What's more, there are now more than 900,000 so-called "involuntary" part-timers – people who would prefer full-time work, but have been unable to land a full-time job. That's up nearly 100,000 since September.

That's not the only evidence of a decaying labour market. Since private sector employment peaked in October, the private sector has shed 36,000 jobs, while public sector employment is down 27,000 over the same period. Those declines have been tempered by a 45,000-job rise in self-employment – which, in many cases, is hardly an equivalent trade-off for a public or private sector payroll job.

But a deeper dive into the data suggests that an awful lot of this labour market deterioration has taken place in Alberta. The dominoes from the oil slump continue to fall in the energy-rich province, whose unemployment rate hit a 20-year high of 7.9 per cent in February, having soared from 4.6 per cent in January, 2015.

Since August, Alberta's full-time employment has declined by 58,000 – accounting for 83 per cent of the total national decline. Toss in another 9,000 full-time jobs lost in the country's next-biggest oil-producing province, Newfoundland and Labrador, and you have accounted for nearly the entire drop in the country's full-time employment in the past six months.
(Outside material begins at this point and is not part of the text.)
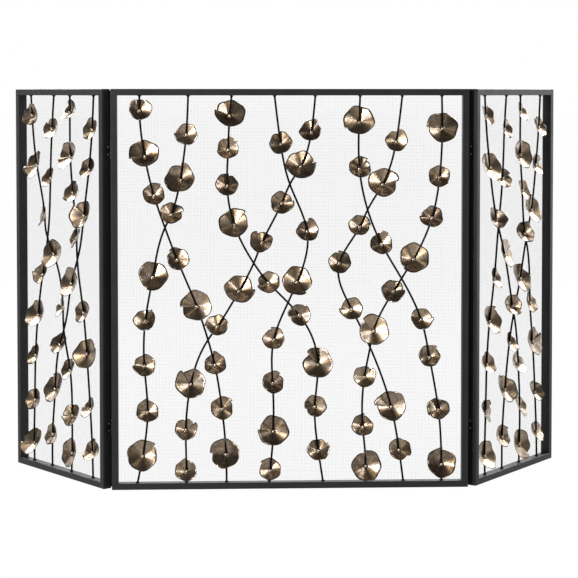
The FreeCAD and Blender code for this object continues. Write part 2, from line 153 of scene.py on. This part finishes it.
def powder_coat(name, colour, worn, roughness, gloss):
    """Satin powder coat: fine grain over orange peel, its roughness drifting from place to place.
    gloss is the share of a clear coat's reflection, lower for the matting agent in the powder."""
    made, tree, shader = finish(name, 0.0, roughness)
    shader.inputs["Specular IOR Level"].default_value = gloss
    place = node(tree, "ShaderNodeTexCoord", {}).outputs["Object"]
    peel = node(tree, "ShaderNodeTexNoise", {"Vector": place, "Scale": 1 / (ORANGE_PEEL * MM),
                                             "Detail": 1.0})
    grain = node(tree, "ShaderNodeTexNoise", {"Vector": place, "Scale": 1 / (COAT_GRAIN * MM),
                                              "Detail": 2.0})
    patches = node(tree, "ShaderNodeTexNoise", {"Vector": place, "Scale": 1 / (45 * MM), "Detail": 3.0})
    tone = node(tree, "ShaderNodeMix", {0: patches.outputs["Fac"], 6: linear(colour), 7: linear(worn)},
                data_type="RGBA")
    tree.links.new(tone.outputs[2], shader.inputs["Base Color"])
    drift = node(tree, "ShaderNodeMapRange", {"Value": patches.outputs["Fac"], "From Min": 0.3,
                                              "From Max": 0.7, "To Min": roughness - 0.05,
                                              "To Max": roughness + 0.05})
    tree.links.new(drift.outputs["Result"], shader.inputs["Roughness"])
    low_bump = node(tree, "ShaderNodeBump", {"Height": peel.outputs["Fac"], "Strength": 0.35,
                                             "Distance": 0.06 * MM})
    bump = node(tree, "ShaderNodeBump", {"Height": grain.outputs["Fac"], "Strength": 0.5,
                                         "Distance": 0.02 * MM, "Normal": low_bump.outputs["Normal"]})
    tree.links.new(bump.outputs["Normal"], shader.inputs["Normal"])
    return made


def finish_nodes(made, names):
    """Gives the CAD nodes of these names one finish."""
    for name in names:
        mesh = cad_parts[name].data
        mesh.materials.clear()
        mesh.materials.append(made)


bar_names = [f"{panel}_{place}" for panel in ("centre", "left", "right")
             for place in ("top_rail", "bottom_rail", "left_stile", "right_stile")]
finish_nodes(powder_coat("satin black powder coat", "#1a1a1b", "#222223", 0.42, 0.42), bar_names)


# ---- retaining strips -------------------------------------------------------------------------
# Flat mild-steel strips that clamp the edge of the wire cloth to the backs of the bars, painted
# with the frame and a little flatter, because the powder is thinner there.
finish_nodes(powder_coat("thin black powder coat", "#131313", "#1a1a1a", 0.5, 0.3),
             [f"{panel}_mesh_retainers" for panel in ("centre", "left", "right")])


# ---- wire cloth -------------------------------------------------------------------------------
# Fine steel wires laid square to each other on the backs of the bars, painted black.  They stand
# 2.8 mm apart, and no wire is quite straight.  Real cloth is woven; at this pitch that is too
# fine to see, so the two sets of wires lie one behind the other, just touching.
BACK_Y = BAR_DEPTH / 2
HINGE_GAP, HINGE_BEHIND, FOLD_DEG = 1.0, 1.6, 53.0
WIRE_PITCH, WIRE_DIAMETER, WIRE_WANDER = 2.8, 0.15, 0.12
CLOTH_INSET = 3.6
PANELS = {
    "centre": {"side": 0, "width": CENTRE_WIDTH, "middle_x": 0.0},
    "left": {"side": -1, "width": WING_WIDTH, "middle_x": -(CENTRE_WIDTH + WING_WIDTH) / 2 - HINGE_GAP},
    "right": {"side": 1, "width": WING_WIDTH, "middle_x": (CENTRE_WIDTH + WING_WIDTH) / 2 + HINGE_GAP},
}
BODIES = {"centre": "centre_panel", "left": "left_wing", "right": "right_wing"}


def folded(points, side):
    """Points of a wing drawn flat, swung back about its hinge axis; side 0 leaves them as they are."""
    angle = side * math.radians(FOLD_DEG)
    axis = np.array([side * (CENTRE_WIDTH + HINGE_GAP) / 2, BACK_Y + HINGE_BEHIND])
    across, depth = points[..., 0] - axis[0], points[..., 1] - axis[1]
    swung = points.copy()
    swung[..., 0] = axis[0] + across * math.cos(angle) - depth * math.sin(angle)
    swung[..., 1] = axis[1] + across * math.sin(angle) + depth * math.cos(angle)
    return swung


def swept(lines, radius, sides):
    """Tubes along many lines at once: each ring is centre + radius * (cos a * s + sin a * t), where
    s and t are square to the line, and the two ends are closed.  Returns vertices and faces."""
    count, length = lines.shape[:2]
    along = np.gradient(lines, axis=1)
    along /= np.linalg.norm(along, axis=-1, keepdims=True)
    s = np.cross(along, [0.0, 1.0, 0.0])
    s /= np.linalg.norm(s, axis=-1, keepdims=True)
    t = np.cross(s, along)
    angle = np.arange(sides) * 2 * math.pi / sides
    ring = np.cos(angle)[:, None] * s[..., None, :] + np.sin(angle)[:, None] * t[..., None, :]
    points = lines[..., None, :] + radius[..., None, None] * ring
    index = np.arange(count * length * sides).reshape(count, length, sides)
    here, there = index[:, :-1], index[:, 1:]
    walls = np.stack([here, there, np.roll(there, -1, 2), np.roll(here, -1, 2)], -1).reshape(-1, 4)
    ends = np.concatenate([index[:, 0], index[:, -1, ::-1]])
    return points.reshape(-1, 3), walls.tolist() + ends.tolist()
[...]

Alberta is also responsible for nearly one-third of the growth in part-time work in the past six months. And its self-employment had been growing rapidly until last month – when it sank by roughly the same amount as the province's unemployment increased. Perhaps a coincidence, but it may speak to the perilous state around the fringes of Alberta's labour market.

In the rest of Canada, the job picture hasn't been nearly so bleak, but it has hardly been spectacular either. The job count has risen by 65,000 jobs in the past six months, but full-time employment has stagnated (down 2,500, actually). Even outside of the oil-battered provinces, the only gains are in part-time.

What these details make clear is that Canada's labour market, for all its apparent resilience, has a lot more slack in it than the overall employment numbers have been suggesting – and, it seems, a lot more fragility, too. And while much of the weakness might be in Alberta, this has become more than just an Alberta problem.